La capacité des avocats à exercer leurs fonctions librement et de manière indépendante est indispensable à la protection du droit à un procès équitable par le système judiciaire. Les avocats ont besoin d’un accès confidentiel à leurs clients afin de leur prodiguer une assistance juridique rapide, sans entraves et pertinente et d’assurer leur droit à un procès équitable. Bien que le Myanmar ne soit pas un État partie au Pacte international relatif aux droits civils et politiques, le droit à un procès équitable est reconnu en tant qu’élément du droit international coutumier et il incombe au Myanmar de le respecter en tant qu’État membre de l’ONU.

Les gouvernements étrangers et les organisations régionales qui se préoccupent de la situation désastreuse en matière de droits humains au Myanmar devraient adopter une série de mesures contre la junte militaire, y compris des sanctions ciblées contre ses membres qui sont impliqués dans des abus et contre les entreprises liées à l’armée, saisir la Cour pénale internationale (CPI) de la situation au Myanmar, et appliquer un embargo total sur les armes à destination de ce pays.

Tout en appelant à la remise en liberté des prisonniers politiques, les gouvernements étrangers devraient aussi évoquer le harcèlement et les arrestations d’avocats, et chercher à obtenir l’amélioration de leur capacité à défendre les personnes emprisonnées, parfois pendant de nombreuses années, pour avoir manifesté pacifiquement contre les abus de la junte.

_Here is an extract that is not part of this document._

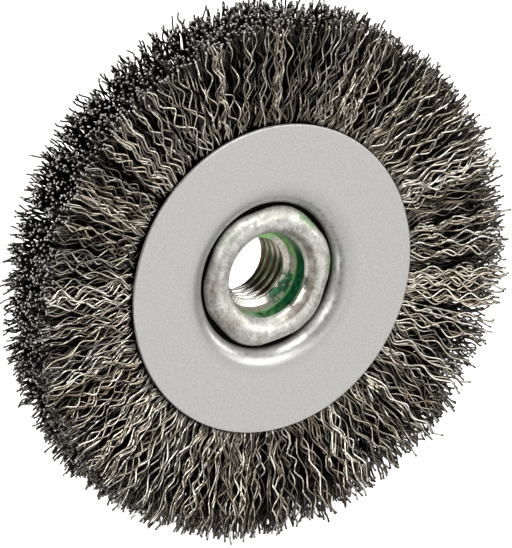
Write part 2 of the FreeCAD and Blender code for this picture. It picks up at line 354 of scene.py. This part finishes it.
def arc(start, end, radius, steps):
    """Rows from start up to but not including end along an arc that bulges away from the nut."""
    start, end = np.array(start), np.array(end)
    chord = end - start
    half = np.linalg.norm(chord) / 2
    inward = np.array([-chord[1], chord[0]]) / (2 * half)
    centre = (start + end) / 2 + inward * math.sqrt(radius**2 - half**2)
    first, last = (math.atan2(*(point - centre)[::-1]) for point in (start, end))
    if last < first:
        last += 2 * math.pi
    return [
        (centre[0] + radius * math.cos(swing), centre[1] + radius * math.sin(swing))
        for swing in np.linspace(first, last, steps, endpoint=False)
    ]


def rounded_hexagon(flat, corner_round, angle):
    """Distance from the axis to the outline of a hexagon with rounded corners."""
    swing = np.abs((angle - HEXAGON_TURN + math.pi / 6) % (math.pi / 3) - math.pi / 6)
    half_flat = (flat - corner_round) * math.tan(math.pi / 6)
    reach = (flat - corner_round) / math.cos(math.pi / 6)
    corner_part = math.pi / 6 - math.atan(half_flat / flat)
    near = np.minimum(swing, corner_part)
    on_corner = reach * np.cos(near) + np.sqrt(corner_round**2 - (reach * np.sin(near)) ** 2)
    on_flat = flat / np.cos(math.pi / 6 - swing)
    return np.where(swing < corner_part, on_corner, on_flat)


def thread_radius(axial):
    """Bore radius along the 60 degree thread, fading out at its front and widening in the rear lead-in."""
    turns = axial / THREAD_PITCH + COLUMN_ANGLES / (2 * math.pi) - THREAD_PHASE
    from_crest = np.abs(turns - np.round(turns)) * THREAD_PITCH
    flank = (THREAD_ROOT - THREAD_CREST) * math.tan(math.pi / 6)
    climb = np.clip((from_crest - CREST_HALF) / flank, 0, 1)
    climb = climb - np.sin(2 * math.pi * climb) / (4 * math.pi)
    depth = (THREAD_ROOT - THREAD_CREST) * climb * smooth_step(0, 0.5 * MM, axial)
    lead_in = THREAD_CREST + axial - (NUT_END - CHAMFER)
    return np.maximum(THREAD_CREST + depth, lead_in)


def nut_section():
    """Radius and position of every row round the closed section, and the row range of each named part."""
    rows, parts = [], {}

    def add(name, radius, axial):
        radius = radius + 0 * COLUMN_ANGLES
        parts[name] = slice(len(rows), len(rows) + len(radius))
        rows.extend(zip(radius, axial + 0 * radius))

    def add_turned(name, points):
        points = np.array(points)
        add(name, points[:, :1], points[:, 1:])

    thread_rows = round(NUT_END / THREAD_PITCH * THREAD_ROWS_PER_PITCH)
    axial = np.linspace(NUT_END, 0, thread_rows, endpoint=False)[:, None]
    add("thread", thread_radius(axial), axial)
    add_turned("throat", stretch((THREAD_CREST, 0), STEP, 6))
    add_turned("step", stretch(STEP, COUNTERBORE, 7))
    add_turned("counterbore", stretch(COUNTERBORE, MOUTH, 9))
    add_turned("collar", arc(MOUTH, CROWN, INNER_ROUND, 20) + arc(CROWN, GIRTH, OUTER_ROUND, 18))
    add_turned("underside", arc(GIRTH, FOOT, OUTER_ROUND, 7))
    foot_end = (NECK_RADIUS, FOOT[1])
    shoulder = (NECK_RADIUS, SHOULDER_PLANE)
    add_turned("neck", stretch(FOOT, foot_end, 4) + stretch(foot_end, shoulder, 5))
    wrench = rounded_hexagon(WRENCH_FLAT, WRENCH_CORNER_ROUND, COLUMN_ANGLES)
    share = np.linspace(0, 1, 4, endpoint=False)[:, None]
    add("shoulder", NECK_RADIUS + (wrench - NECK_RADIUS) * share, SHOULDER_PLANE)
    axial = np.concatenate([
        SHOULDER_PLANE + np.array([0, 0.06, 0.5, 2.5, 4.6]) * MM,
        np.linspace(NUT_END - 1.2 * CHAMFER, NUT_END, 10, endpoint=False),
    ])[:, None]
    cone = WRENCH_CORNER - 2 * (axial - NUT_END + CHAMFER)
    add("hexagon", np.minimum(wrench, cone), axial)
    cone_end = (WRENCH_CORNER - 2 * CHAMFER, NUT_END)
    add_turned("rear", stretch(cone_end, (THREAD_CREST + CHAMFER, NUT_END), 6))
    radius, axial = (np.array(values) for values in zip(*rows))
    return radius, axial, parts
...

« Les autorités de la junte fabriquent de nouvelles règles au pied levé, pour intimider et discréditer les professionnels qui s’efforcent de protéger le droit fondamental à un procès équitable », a affirmé Manny Maung. « Les gouvernements qui se préoccupent de cette question devraient agir rapidement pour s’assurer que les courageux avocats encore en activité et qui tentent de protéger ce droit ne soient pas réduits au silence ».